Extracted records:
+++++
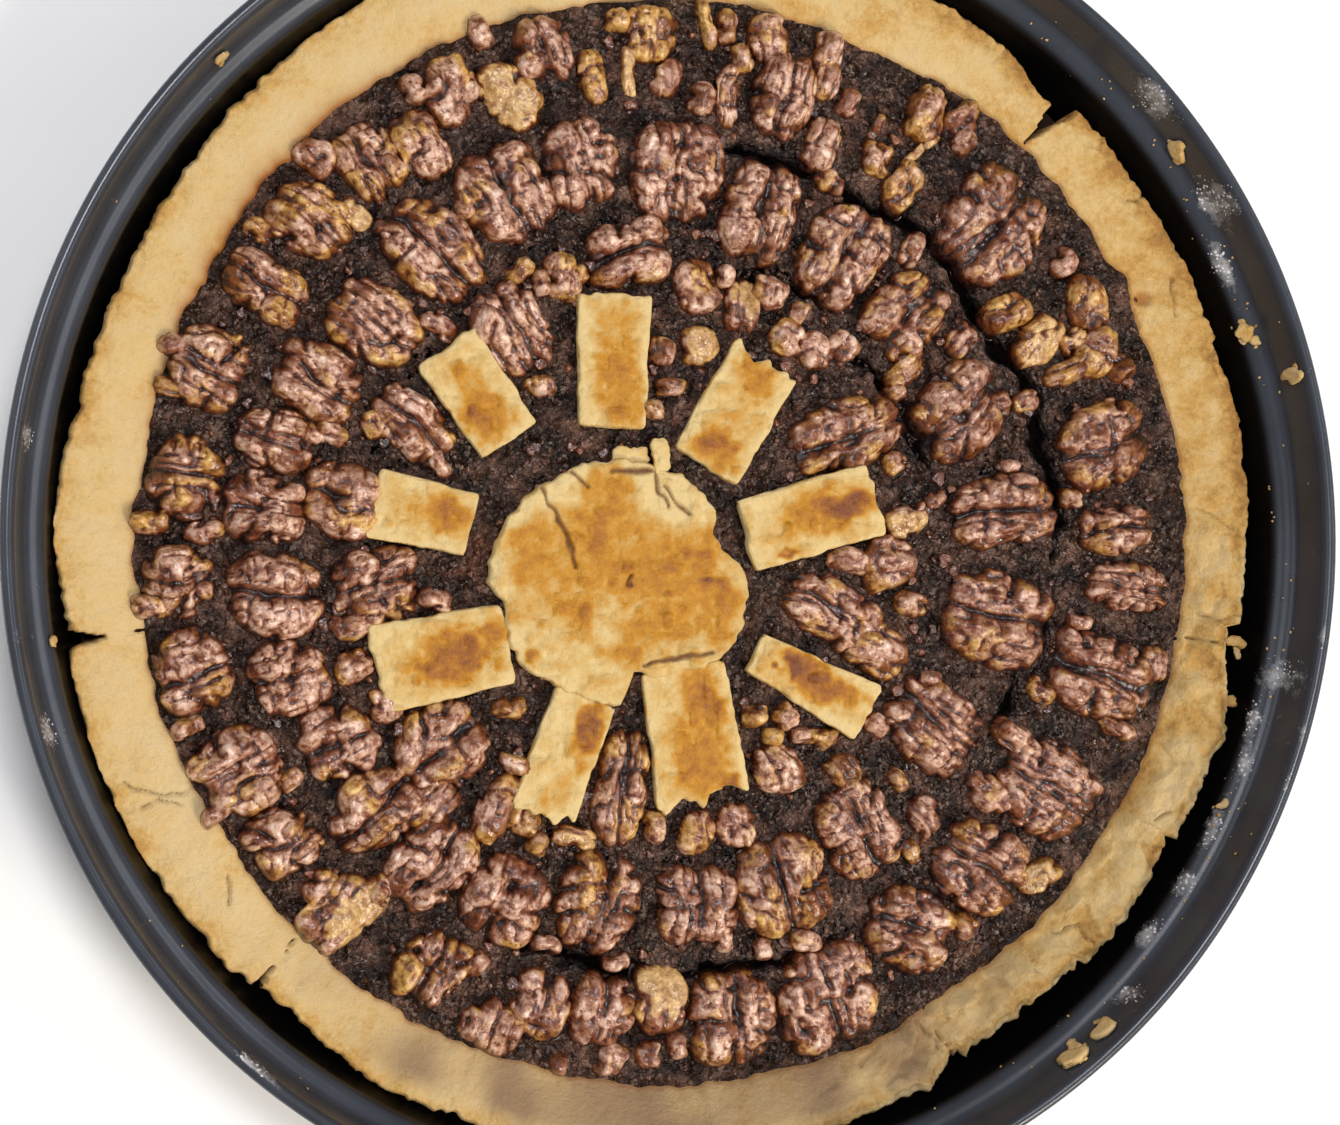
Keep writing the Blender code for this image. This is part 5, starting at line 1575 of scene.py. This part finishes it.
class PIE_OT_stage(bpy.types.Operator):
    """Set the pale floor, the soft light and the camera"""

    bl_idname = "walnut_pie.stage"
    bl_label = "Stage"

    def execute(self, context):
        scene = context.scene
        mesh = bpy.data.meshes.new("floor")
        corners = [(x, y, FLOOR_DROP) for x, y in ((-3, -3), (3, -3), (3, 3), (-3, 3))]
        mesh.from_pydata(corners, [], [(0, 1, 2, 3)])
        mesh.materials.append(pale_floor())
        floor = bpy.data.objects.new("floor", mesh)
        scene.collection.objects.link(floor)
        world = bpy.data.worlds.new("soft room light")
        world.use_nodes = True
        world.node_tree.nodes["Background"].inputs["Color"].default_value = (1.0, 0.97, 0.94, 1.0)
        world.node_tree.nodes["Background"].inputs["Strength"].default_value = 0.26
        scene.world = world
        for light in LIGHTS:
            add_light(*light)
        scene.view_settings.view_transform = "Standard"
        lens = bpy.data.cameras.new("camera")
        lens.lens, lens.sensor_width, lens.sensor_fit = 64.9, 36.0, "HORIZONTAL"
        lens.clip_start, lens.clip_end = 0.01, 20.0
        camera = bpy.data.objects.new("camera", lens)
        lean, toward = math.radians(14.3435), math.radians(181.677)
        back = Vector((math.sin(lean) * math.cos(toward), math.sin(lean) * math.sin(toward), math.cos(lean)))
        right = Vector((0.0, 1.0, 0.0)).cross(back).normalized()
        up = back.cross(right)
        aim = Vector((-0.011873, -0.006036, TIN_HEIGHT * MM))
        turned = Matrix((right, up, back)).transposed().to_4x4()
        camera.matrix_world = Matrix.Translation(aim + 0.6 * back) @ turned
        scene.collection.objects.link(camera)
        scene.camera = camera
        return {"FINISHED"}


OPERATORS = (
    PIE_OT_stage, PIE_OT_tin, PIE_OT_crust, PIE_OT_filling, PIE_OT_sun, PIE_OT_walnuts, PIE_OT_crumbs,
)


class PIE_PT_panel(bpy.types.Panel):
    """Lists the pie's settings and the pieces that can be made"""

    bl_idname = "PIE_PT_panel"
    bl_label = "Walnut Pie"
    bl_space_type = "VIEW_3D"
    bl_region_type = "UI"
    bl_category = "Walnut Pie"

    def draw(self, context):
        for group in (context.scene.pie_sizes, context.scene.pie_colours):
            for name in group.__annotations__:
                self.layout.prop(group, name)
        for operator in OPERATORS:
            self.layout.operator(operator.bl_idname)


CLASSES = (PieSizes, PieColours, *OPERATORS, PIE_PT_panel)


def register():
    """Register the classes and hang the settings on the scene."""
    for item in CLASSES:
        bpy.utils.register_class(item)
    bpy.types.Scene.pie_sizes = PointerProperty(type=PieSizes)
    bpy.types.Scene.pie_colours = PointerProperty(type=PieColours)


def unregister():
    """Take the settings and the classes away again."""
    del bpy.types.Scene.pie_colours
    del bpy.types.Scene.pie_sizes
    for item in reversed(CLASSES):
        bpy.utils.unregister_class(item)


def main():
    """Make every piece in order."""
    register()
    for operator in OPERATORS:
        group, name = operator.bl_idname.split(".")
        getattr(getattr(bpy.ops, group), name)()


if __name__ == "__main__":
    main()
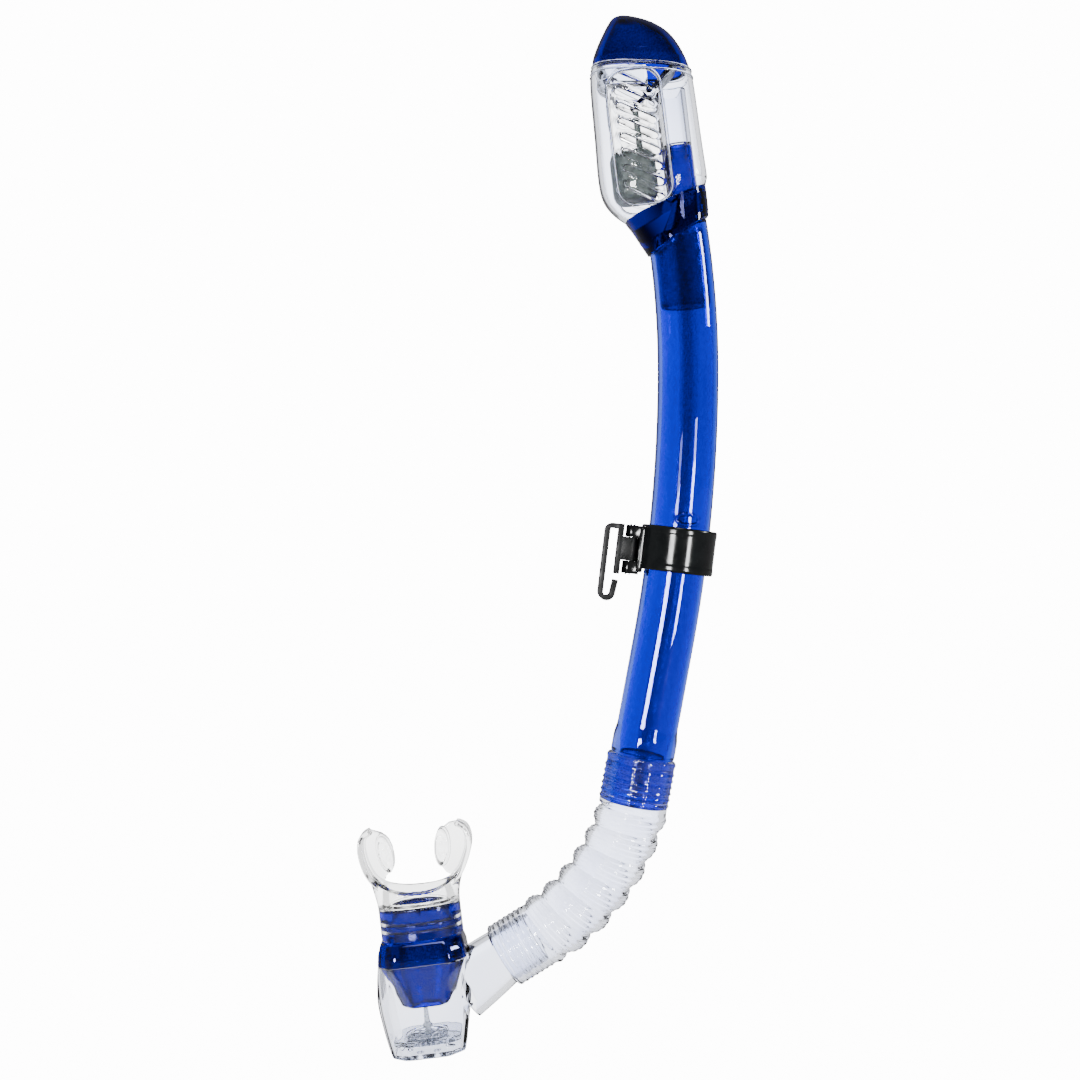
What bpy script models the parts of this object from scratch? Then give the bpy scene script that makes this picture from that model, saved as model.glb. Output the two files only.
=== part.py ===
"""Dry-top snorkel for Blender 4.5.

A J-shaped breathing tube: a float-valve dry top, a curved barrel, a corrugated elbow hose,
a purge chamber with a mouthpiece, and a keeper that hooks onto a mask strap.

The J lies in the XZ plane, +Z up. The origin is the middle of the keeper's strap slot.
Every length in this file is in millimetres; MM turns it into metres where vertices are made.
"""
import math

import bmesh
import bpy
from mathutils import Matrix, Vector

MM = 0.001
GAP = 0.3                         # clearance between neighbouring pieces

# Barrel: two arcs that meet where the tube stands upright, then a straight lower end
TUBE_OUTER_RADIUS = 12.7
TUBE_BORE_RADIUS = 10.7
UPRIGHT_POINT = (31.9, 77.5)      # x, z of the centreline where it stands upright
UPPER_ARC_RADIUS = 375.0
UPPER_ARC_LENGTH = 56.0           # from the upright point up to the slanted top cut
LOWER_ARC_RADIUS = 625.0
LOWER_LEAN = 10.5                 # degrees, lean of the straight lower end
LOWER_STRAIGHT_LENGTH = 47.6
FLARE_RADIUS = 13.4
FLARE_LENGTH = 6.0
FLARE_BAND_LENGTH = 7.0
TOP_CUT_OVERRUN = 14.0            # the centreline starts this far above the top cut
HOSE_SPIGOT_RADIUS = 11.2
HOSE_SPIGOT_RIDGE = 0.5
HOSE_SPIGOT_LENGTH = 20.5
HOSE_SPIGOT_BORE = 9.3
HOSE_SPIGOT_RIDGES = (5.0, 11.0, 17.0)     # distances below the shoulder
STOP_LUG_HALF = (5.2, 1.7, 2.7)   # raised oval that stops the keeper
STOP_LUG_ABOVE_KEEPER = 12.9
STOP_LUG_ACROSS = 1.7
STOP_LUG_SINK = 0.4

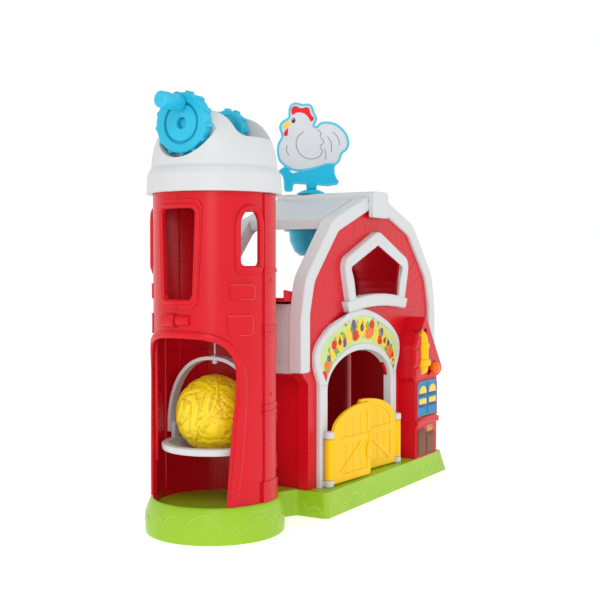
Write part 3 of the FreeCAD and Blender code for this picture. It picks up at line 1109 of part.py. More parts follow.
+++++
#### What you will do:
Each line in the entries above that includes the string "code" should be extracted.

#### The response:
Keep writing the Blender code for this image. This is part 5, starting at line 1575 of scene.py. This part finishes it.
Write part 3 of the FreeCAD and Blender code for this picture. It picks up at line 1109 of part.py. More parts follow.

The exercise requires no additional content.